Do this => Reproduce all of the material exactly as shown.

# Extracted material start

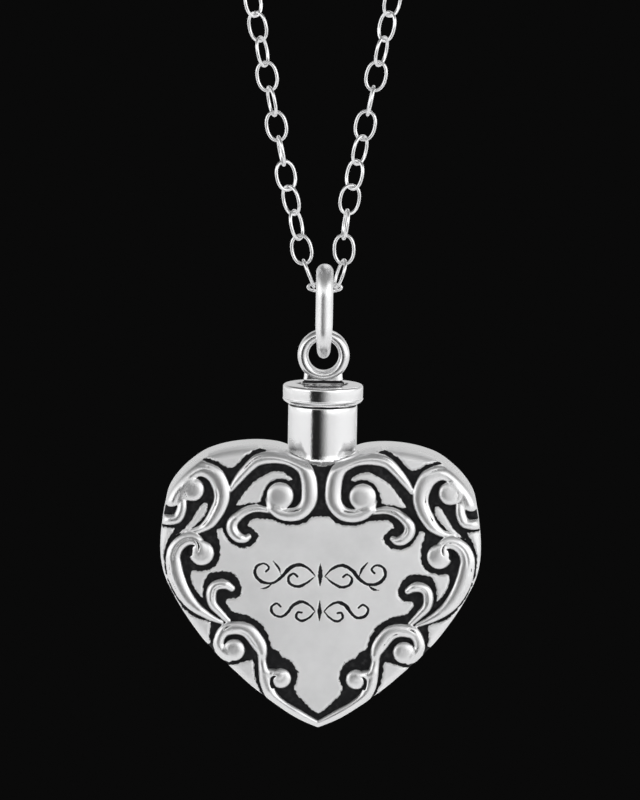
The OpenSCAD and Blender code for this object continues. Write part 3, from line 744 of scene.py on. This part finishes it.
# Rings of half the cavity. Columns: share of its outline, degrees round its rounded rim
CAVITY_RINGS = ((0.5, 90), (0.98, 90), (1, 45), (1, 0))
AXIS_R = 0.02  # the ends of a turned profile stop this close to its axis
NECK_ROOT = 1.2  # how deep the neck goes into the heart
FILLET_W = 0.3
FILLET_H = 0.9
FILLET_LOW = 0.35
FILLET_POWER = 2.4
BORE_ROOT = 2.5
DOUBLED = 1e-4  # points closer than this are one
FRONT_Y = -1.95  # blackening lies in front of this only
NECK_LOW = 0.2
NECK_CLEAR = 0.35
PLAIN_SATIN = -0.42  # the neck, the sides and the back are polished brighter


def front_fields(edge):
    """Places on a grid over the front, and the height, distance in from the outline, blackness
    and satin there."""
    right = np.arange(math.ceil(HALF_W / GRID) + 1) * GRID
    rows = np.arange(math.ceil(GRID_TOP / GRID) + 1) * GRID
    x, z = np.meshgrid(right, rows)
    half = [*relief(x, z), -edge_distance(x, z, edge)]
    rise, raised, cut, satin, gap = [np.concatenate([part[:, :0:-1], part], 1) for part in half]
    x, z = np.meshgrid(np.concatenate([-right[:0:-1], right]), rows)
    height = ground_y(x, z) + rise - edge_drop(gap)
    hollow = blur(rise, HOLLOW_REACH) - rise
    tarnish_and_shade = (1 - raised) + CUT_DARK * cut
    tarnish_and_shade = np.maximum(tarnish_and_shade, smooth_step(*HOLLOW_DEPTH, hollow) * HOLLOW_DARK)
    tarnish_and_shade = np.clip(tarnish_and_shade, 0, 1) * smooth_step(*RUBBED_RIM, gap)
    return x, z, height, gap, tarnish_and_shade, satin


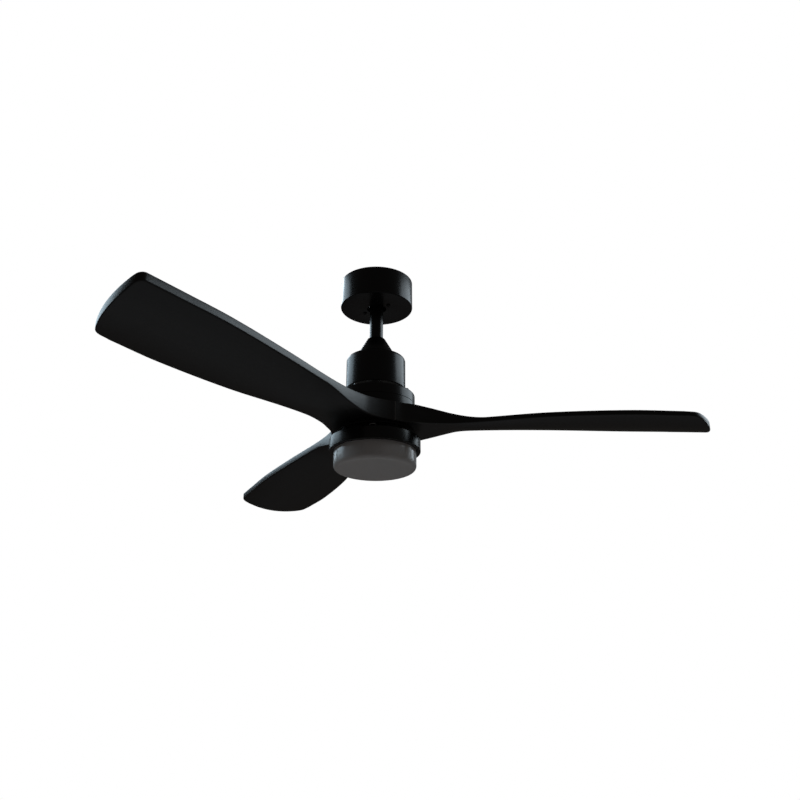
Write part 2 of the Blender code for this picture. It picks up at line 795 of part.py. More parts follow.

# Extracted material end

Task output =>
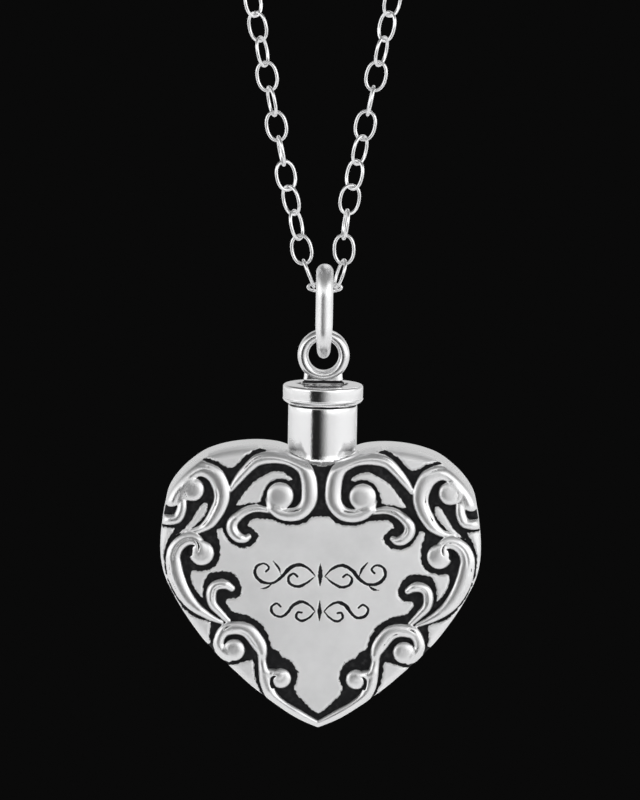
The OpenSCAD and Blender code for this object continues. Write part 3, from line 744 of scene.py on. This part finishes it.
# Rings of half the cavity. Columns: share of its outline, degrees round its rounded rim
CAVITY_RINGS = ((0.5, 90), (0.98, 90), (1, 45), (1, 0))
AXIS_R = 0.02  # the ends of a turned profile stop this close to its axis
NECK_ROOT = 1.2  # how deep the neck goes into the heart
FILLET_W = 0.3
FILLET_H = 0.9
FILLET_LOW = 0.35
FILLET_POWER = 2.4
BORE_ROOT = 2.5
DOUBLED = 1e-4  # points closer than this are one
FRONT_Y = -1.95  # blackening lies in front of this only
NECK_LOW = 0.2
NECK_CLEAR = 0.35
PLAIN_SATIN = -0.42  # the neck, the sides and the back are polished brighter


def front_fields(edge):
    """Places on a grid over the front, and the height, distance in from the outline, blackness
    and satin there."""
    right = np.arange(math.ceil(HALF_W / GRID) + 1) * GRID
    rows = np.arange(math.ceil(GRID_TOP / GRID) + 1) * GRID
    x, z = np.meshgrid(right, rows)
    half = [*relief(x, z), -edge_distance(x, z, edge)]
    rise, raised, cut, satin, gap = [np.concatenate([part[:, :0:-1], part], 1) for part in half]
    x, z = np.meshgrid(np.concatenate([-right[:0:-1], right]), rows)
    height = ground_y(x, z) + rise - edge_drop(gap)
    hollow = blur(rise, HOLLOW_REACH) - rise
    tarnish_and_shade = (1 - raised) + CUT_DARK * cut
    tarnish_and_shade = np.maximum(tarnish_and_shade, smooth_step(*HOLLOW_DEPTH, hollow) * HOLLOW_DARK)
    tarnish_and_shade = np.clip(tarnish_and_shade, 0, 1) * smooth_step(*RUBBED_RIM, gap)
    return x, z, height, gap, tarnish_and_shade, satin


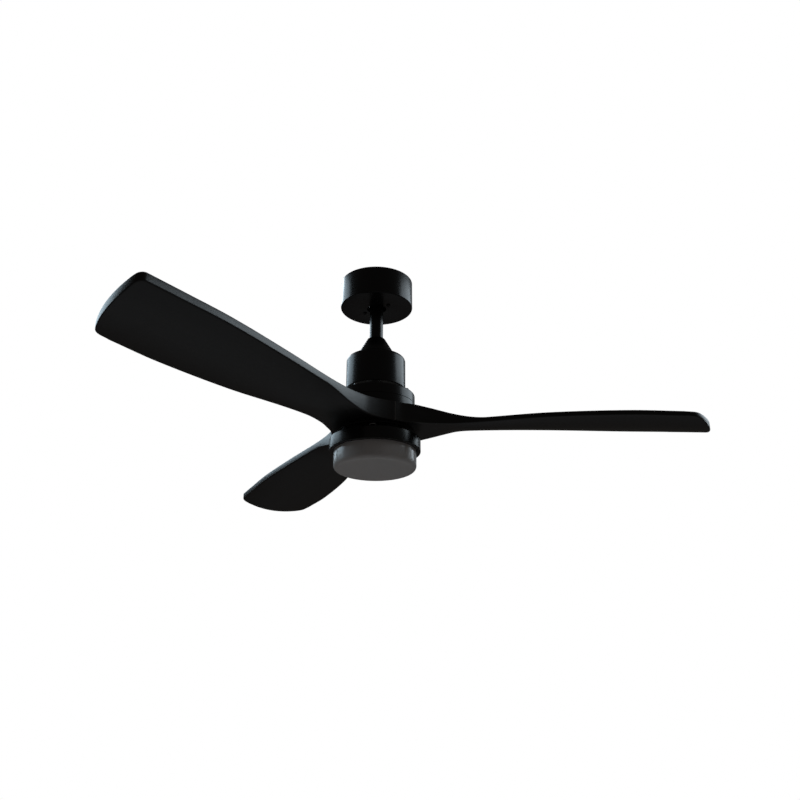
Write part 2 of the Blender code for this picture. It picks up at line 795 of part.py. More parts follow.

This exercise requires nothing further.